Duke and Berry take it a step further and interview different groups of African Americans to get an insight on dating preferences in the African American community. One young man interviewed said, “They [dark girls] look funny beside me.” The social conditioning that African Americans have been put through often results in fairer complexions being preferred over darker ones.

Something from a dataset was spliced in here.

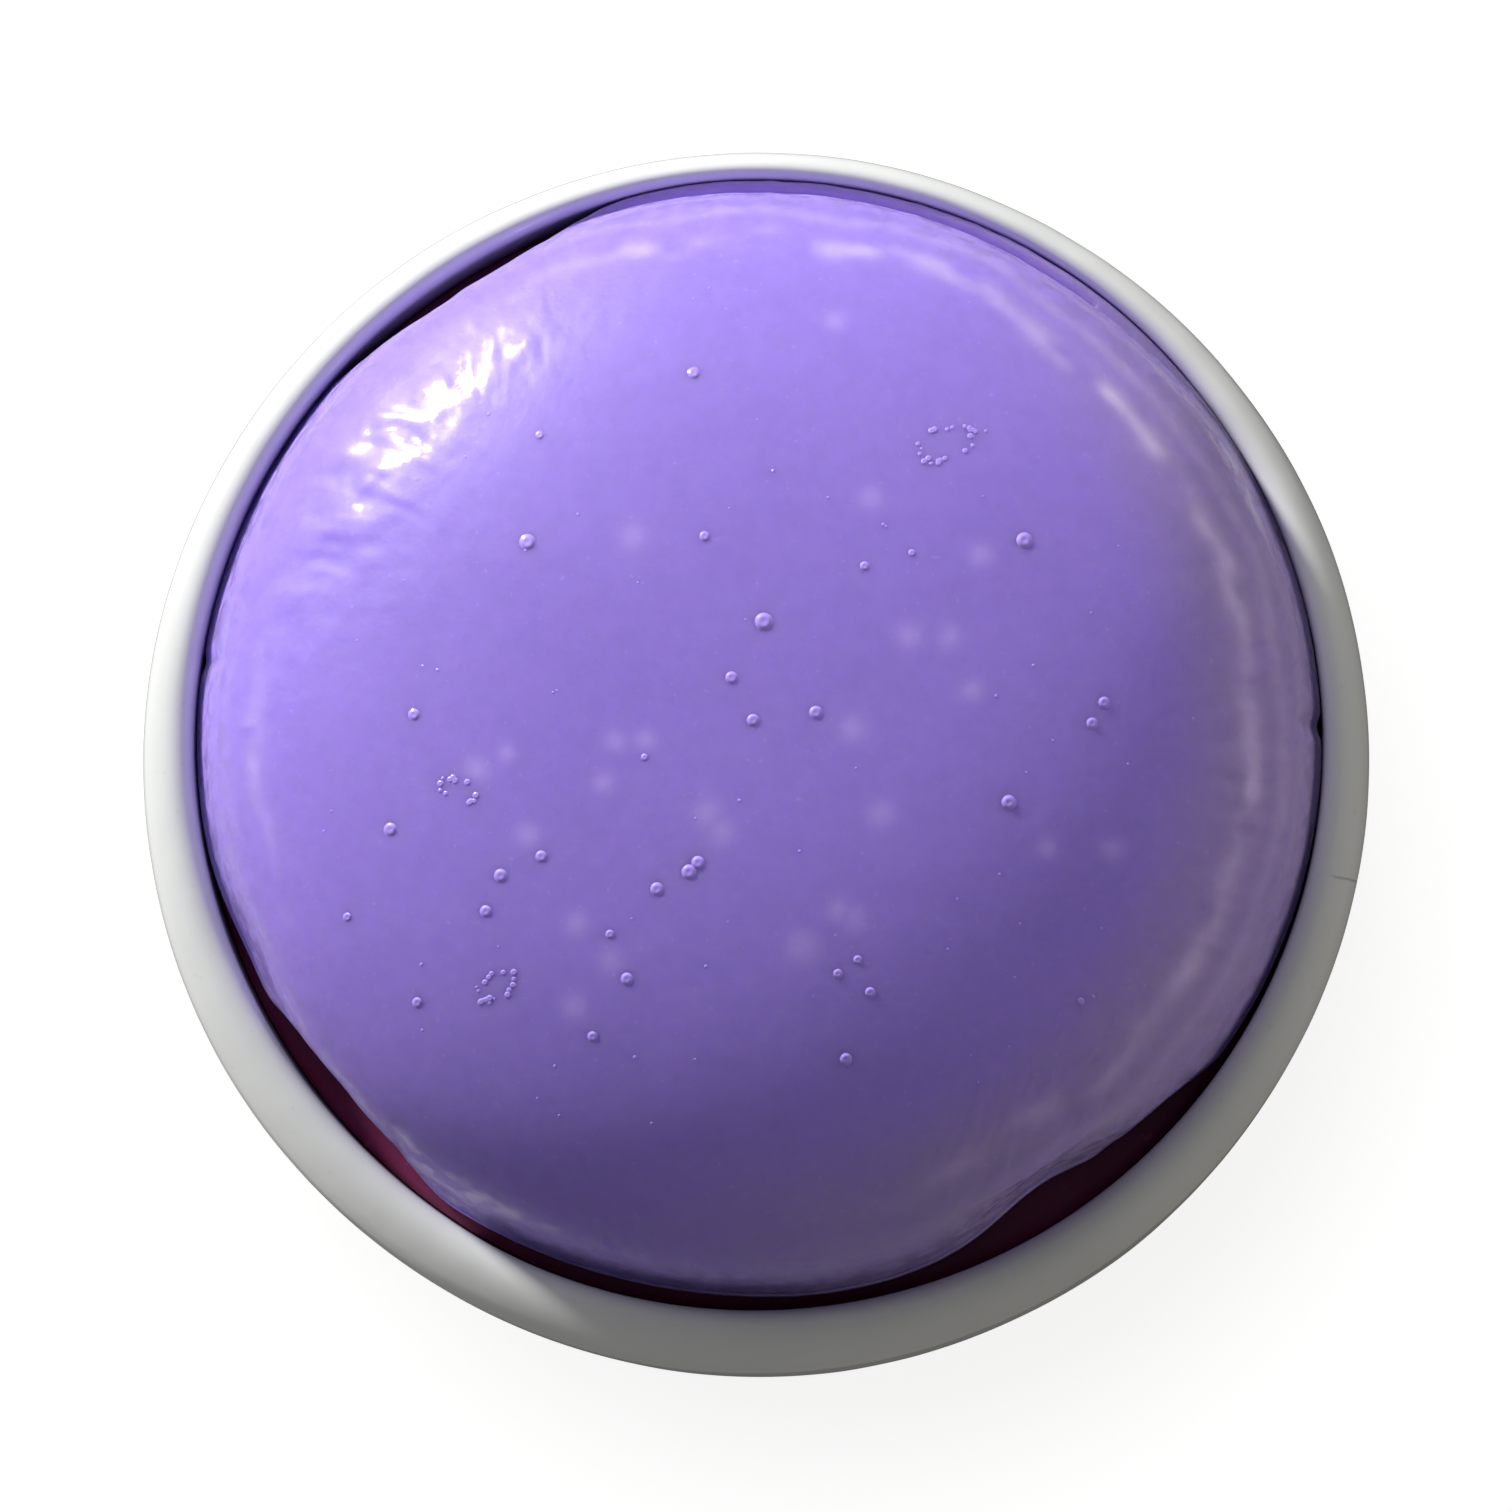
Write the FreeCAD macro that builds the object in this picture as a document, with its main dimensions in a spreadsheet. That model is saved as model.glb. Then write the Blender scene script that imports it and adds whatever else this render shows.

==Other aspects of documentary==
The documentary takes a look into the trend of skin bleaching, a multi-billion dollar business in which various people around the world contribute to with the belief that being lighter will bring about an overall better life. Duke and Berry also examine how black women are trying to look more Caucasian while white women are trying to look more ethnic. “White women are risking skin cancer and tanning booths twice a week, botoxing their lips, getting butt lifts to look more ethnic and crinkling up their hair.”

==Impact==
The film was shown to a sell-out crowd at the Pan African Film Festival in Los Angeles, April 2012. In an interview on NPR, Duke recounted a reaction he received at another showing which indicated that colorism is not easily discussed. He was asked, "Why are you airing our dirty laundry?" His answer was, "Because it's stinkin' up the house!"

In another 2015 interview with the Los Angeles Times, he described the purpose of the documentary as giving “a voice to the voiceless.”

The Association of Black Psychologists wrote, "Dark Girls gives us an opportunity to take a soul-searching look at the effects of racism on the self-image of Black women personally and collectively, particularly as it relates to complexion, so that where healing is needed, we can heal; where our tools for resilience and defying the lie protected us, we can lift them up for celebration and increased use."

==Sequel==
On May 21, 2020 it was announced that a sequel documentary titled Dark Girls 2 will premiere on June 30, 2020 on the Oprah Winfrey Network.